В последние два года в моей жизни, как и в этой поездке, какое-то накопление мистически-странных обстоятельств. Закрывается какой-то круг, очень большой и закономерный. Иногда мне кажется: это — прощание с молодостью. Иногда — с самой жизнью. И в противовес этому чувству, как протест, как утверждение — все растущее чувство к Доре и к Нинке (жене и дочери. — Ю. О). Если победит последнее, я буду еще жить <…> Если же эти странные “знаки судьбы” — не случайность, то что остается тогда, кроме смерти?

Кольцо замыкается, судьба — как может — воплощает мои воспоминания, и даже Циттау стоит сейчас передо мною, “как живой”. Чем отличается все это от сна?!»

…Спустя целую вечность, на исходе зимы 1961 года, уже 69-летний Федин снова приехал на старинное кладбище в Циттау. Ведь вот долгое время — никуда в отдаленные места не ездил, а тут поехал… Это он, не веривший ни в какую мистику, считавший, если бы его спросили, что чуть ли не все загадки и лабиринты бытия подвластны разуму. Будь разум лишь напоен опытом жизни, богатствами культуры, вытяжкой из эстафеты поколений, смел и отточен. Недаром даже кое-кто числил его человеком холодноватым, немцем, рационалистом. Ан нет вот, не получалось…

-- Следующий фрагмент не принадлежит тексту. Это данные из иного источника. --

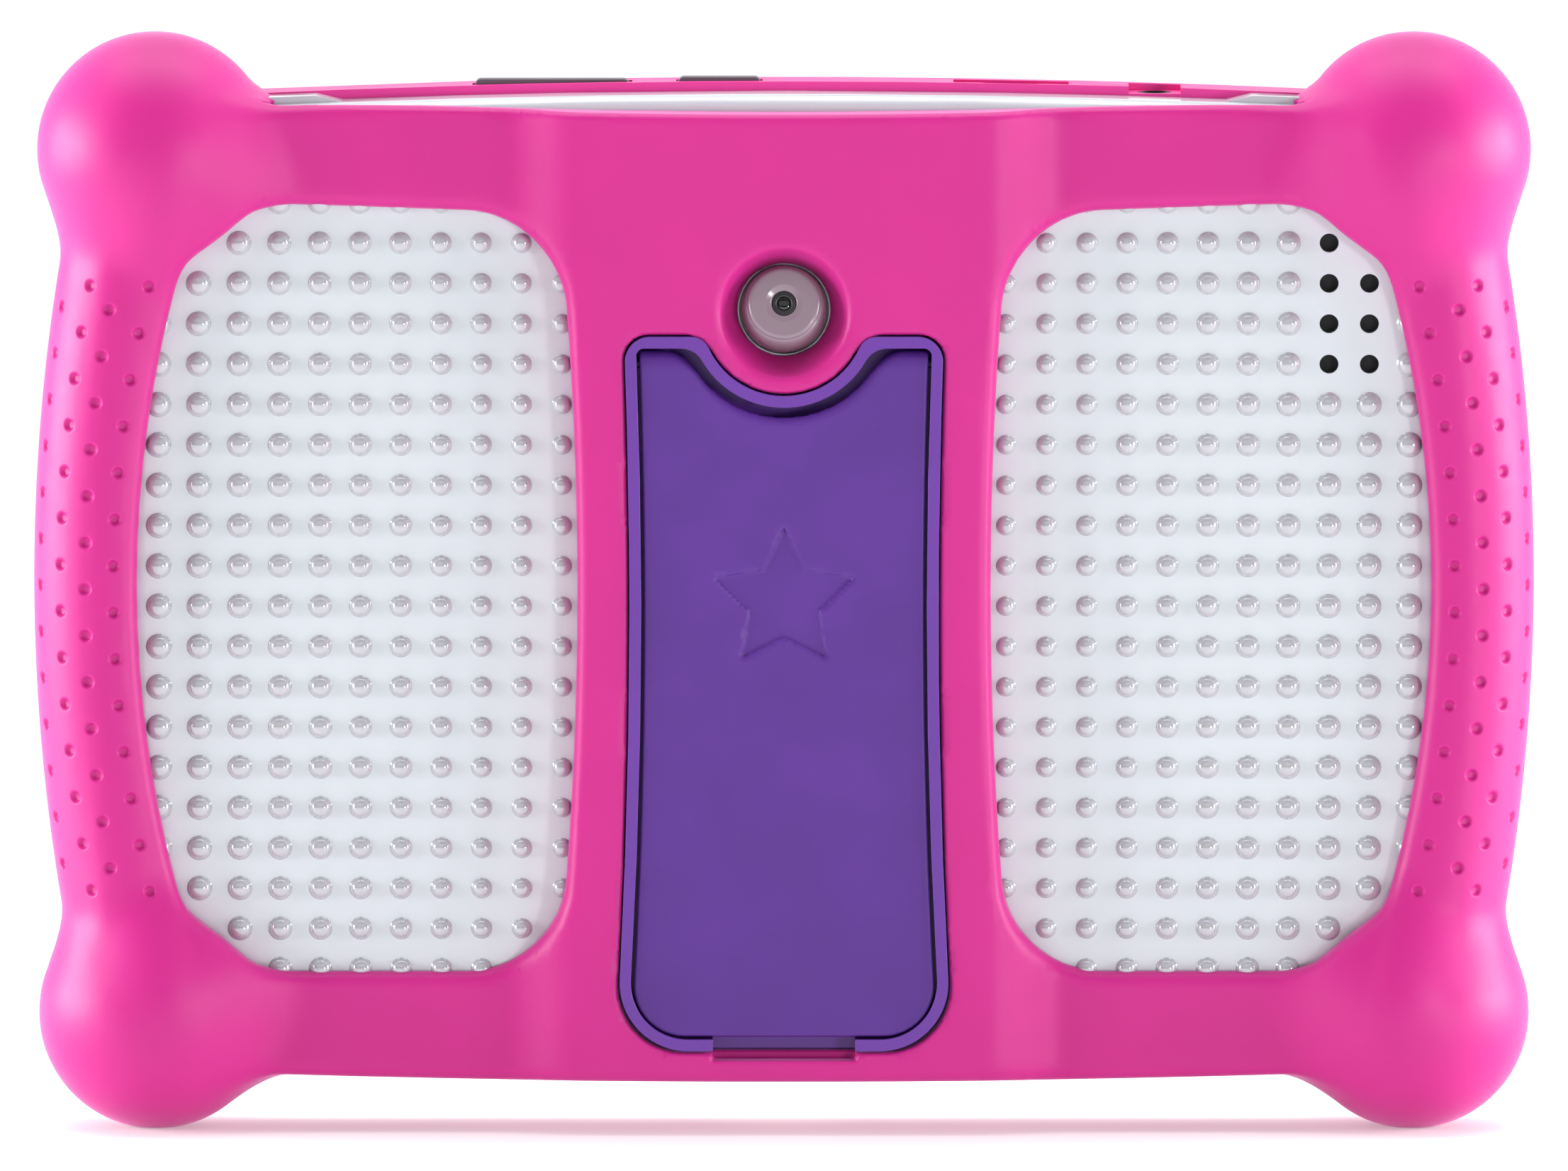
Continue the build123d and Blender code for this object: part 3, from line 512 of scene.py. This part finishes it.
def clean_copy(node):
    """A welded copy of a CAD node's mesh, as a bmesh in metres."""
    bm = bmesh.new()
    bm.from_mesh(frame["nodes"][node].data)
    bmesh.ops.remove_doubles(bm, verts=bm.verts, dist=1e-6)
    bmesh.ops.dissolve_limit(bm, angle_limit=radians(0.6), verts=bm.verts, edges=bm.edges)
    return bm


def finish_mesh(bm, name, sharp=SHARP):
    """Smooth-shaded mesh with its sharp edges marked."""
    mesh = bpy.data.meshes.new(name)
    bm.to_mesh(mesh)
    bm.free()
    mesh.shade_smooth()
    mesh.set_sharp_from_angle(angle=radians(sharp))
    return mesh


def soften(obj, width, angle=SHARP):
    """Rounds the edges that are sharper than an angle."""
    bevel = obj.modifiers.new("edges", "BEVEL")
    bevel.width = width * MM
    bevel.segments = 3
    bevel.limit_method = "ANGLE"
    bevel.angle_limit = radians(angle)
    bevel.harden_normals = True
    bevel.miter_outer = "MITER_ARC"


def softened(node, width, angle=SHARP):
    """Stands for a CAD node with the same shape and rounded edges."""
    name = node + "_soft"
    mesh = finish_mesh(clean_copy(node), name, angle)
    slot = slot_of[node]
    obj = new_object(name, mesh, shaders[slot], body_of[node], [node])
    soften(obj, width, angle)


def paint_cad_nodes():
    """Gives every CAD node the shader of its slot; the hinge pins get a near-black painted shade,
    so that they sink into the shaded gap at the hinge.
    """
    for node, obj in frame["nodes"].items():
        obj.data.materials.clear()
        slot = "pin_painted_shade" if node == "stand_pins" else slot_of[node]
        obj.data.materials.append(shaders[slot].material)


# ---- bumper ------------------------------------------------------------------------------
def skin(name, field, low, high, step, passes):
    """A mesh of a field in millimetres, finer where it turns; passes are (angle, shortest)."""
    points, faces = net(field, low, high, step)
    points = settle(field, points)
    mesh = bpy.data.meshes.new(name)
    mesh.from_pydata(points.tolist(), [], faces.tolist())
    bm = bmesh.new()
    bm.from_mesh(mesh)
    for angle, shortest in passes:
        refine(bm, field, angle, shortest)
    return mesh, bm


def close_skin(mesh, bm):
    """Puts a finished skin into its mesh, in metres."""
    bm.to_mesh(mesh)
    bm.free()
    mesh.vertices.foreach_set("co", to_metres([v.co for v in mesh.vertices]).ravel())
    mesh.shade_smooth()
    mesh.update()


def dimple_spots():
    """Centres of the small dimples on both grips, in four bent columns a side."""
    spots = []
    for start, bend, shift in DIMPLE_COLUMNS:
        rows = [i + shift for i in range(-7, 7)] if shift else range(-6, 7)
        for row in rows:
            z = row * DIMPLE_STEP
            x = start - bend * (z / BEND_Z) ** 2
            depth = np.linspace(-16.0, 6.0, 441)
            value = bumper_field(np.full_like(depth, x), depth, np.full_like(depth, z))
            inside = np.nonzero(value < 0)[0]
            if len(inside):
                spots += [(x, depth[inside[0]], z), (-x, depth[inside[0]], z)]
    return np.array(spots)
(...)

Почти восемь лет назад умерла его жена Дора Сергеевна, с которой было прожито 33 года. Красивый, артистичный, тонко воспитанный Федин, со вкусом одевавшийся, умевший держаться, всегда пользовался успехом у женщин. Многие, даже без особой надежды на успех, летели, как бабочки на огонь, тянулись к знаменитому писателю. Часами могли завороженно слушать, как он музицирует на фортепьяно, читает свои новые произведения, красочно и остроумно рассказывает о свежих событиях, за счастье почитали возможности переписываться с ним. Еще и при Доре, надо думать, за кулисами безукоризненного и образцового семейного очага подспудно развертывались бурные «романы». Во всяком случае, одна из таких прежних счастливиц, гораздо его моложе, тоже красивая и черноглазая, Ольга Викторовна Михайлова, к той поре уже несколько лет как обрела статус легальности и стала почти официальной спутницей его жизни. А вот на тебе — сердце и ноги вновь привели сюда.

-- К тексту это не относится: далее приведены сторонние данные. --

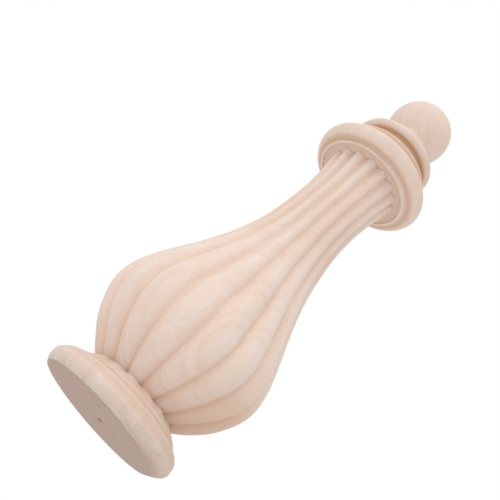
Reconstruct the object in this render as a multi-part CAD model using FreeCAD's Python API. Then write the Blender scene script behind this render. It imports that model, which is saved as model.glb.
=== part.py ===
import FreeCAD, Part
import math
import os

# A turned and carved wooden finial in one piece, standing on the flat of its foot.
# Millimetres, +Z up, origin at the centre of the flat underside.
# Outline points are pairs of radius and height.

# Foot, a disc with a rounded rim, a fine hollow line above it and a sloping shoulder
foot_flat_radius = 31.6
rim_radius = 34.4
rim_lower_height = 4.8
rim_lower_bulge = 0.6
rim_edge_radius = 31.0
rim_upper_height = 5.3
rim_upper_bulge = 0.8
shoulder_radius = 28.6
hollow_height = 1.5
hollow_depth = 0.25
shoulder_height = 5.6
valley_ledge = 0.4

# Small pit left by the lathe centre in the underside
centre_pit_radius = 0.8
centre_pit_depth = 1.2

# Vase-shaped body, measured over the crests of the ribs
valley_radius = 22.0
valley_to_belly = 29.8
belly_radius = 41.85
belly_to_waist = 96.4
waist_radius = 17.85
waist_to_mouth = 28.4
mouth_radius = 20.7

# How full the body's outline is between those places, as shares of the way to the next one
valley_spread = 0.166
valley_rise = 0.034
belly_lower_fullness = 0.534
belly_upper_fullness = 0.218
waist_lower_fullness = 0.546
waist_upper_fullness = 0.535
mouth_spread = 0.118
mouth_rise = 0.084

# Carved ribs, with a groove on the +X axis
rib_count = 16
valley_groove_depth = 2.4
belly_groove_depth = 3.0
waist_groove_depth = 1.9
mouth_groove_depth = 2.3

# Round-nosed gouge cut where each groove runs out over the shoulder
gouge_radius = 2.4
gouge_depth = 1.4
gouge_reach = 4.0

# Narrow neck between the rib ends and the floor of the collar's recess
undercut_radius = 17.6
undercut_height = 1.4

# Collar, a thick bead with a thin raised line round the recess below it
lip_radius = 24.5
lip_drop = 1.1
lip_width = 0.9
lip_step = 0.8
bead_foot_radius = 26.0
bead_radius = 31.8
bead_lower_height = 5.2
bead_lower_bulge = 1.6
bead_upper_height = 4.5
bead_upper_bulge = 1.3
bead_top_radius = 27.4

# Square fillet on the bead, then a deep cove up to the thin ring
fillet_radius = 25.6
fillet_height = 5.1
cove_lower_radius = 23.4
cove_height = 8.0
cove_depth = 4.6
ring_lower_radius = 20.8
ring_radius = 23.1
ring_lower_height = 2.6
ring_upper_height = 2.8
ring_upper_radius = 20.5
ring_bulge = 0.7

# Slope up to the short neck, and the ball
neck_slope_height = 5.4
neck_slope_hollow = 0.8
neck_radius = 12.4
neck_length = 4.6
ball_radius = 17.1

# Number of sections of the ribbed body between its named places
lower_belly_count = 5
upper_belly_count = 8
neck_count = 4

rim_edge_height = rim_lower_height + rim_upper_height
foot_height = rim_edge_height + hollow_height + shoulder_height
mouth_level = foot_height + valley_to_belly + belly_to_waist + waist_to_mouth

origin = FreeCAD.Vector(0, 0, 0)
up = FreeCAD.Vector(0, 0, 1)


def point(place):
    return FreeCAD.Vector(place[0], 0, place[1])


def line(start, end):
    return Part.makeLine(point(start), point(end))


def bulged_arc(start, end, bulge):
    # The arc stands out by bulge to the right of the way from start to end.
    run_r = end[0] - start[0]
    run_z = end[1] - start[1]
    length = math.hypot(run_r, run_z)
    middle_r = (start[0] + end[0]) / 2 + bulge * run_z / length
    middle_z = (start[1] + end[1]) / 2 - bulge * run_r / length
    return Part.Arc(point(start), point((middle_r, middle_z)), point(end)).toShape()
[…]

Дора, по девичьей фамилии Александер, была быстра, чутка, умна, покорна. На этой бывшей издательской машинистке Доре Сергеевне держалась вся их семья, хлопотные деловые связи, весь расползающийся и обременительный повседневный быт. Разбивались волны внешних вторжений, мешающих уединению и писательской работе. Это была тихая и прочная семейная гавань. Без бурь и разрушительных волн. Когда во время ленинградской блокады у Доры умерла мать, Федин, находившийся в отъезде, среди слов участия и ободрения написал то главное, чем она для него являлась: «Ты ведь настоящая сердцевина нашей жизни, без тебя мы жить не можем». Такой она и была, эта маленькая мужественная женщина, легкая, приветливая, с добрыми, ласковыми глазами.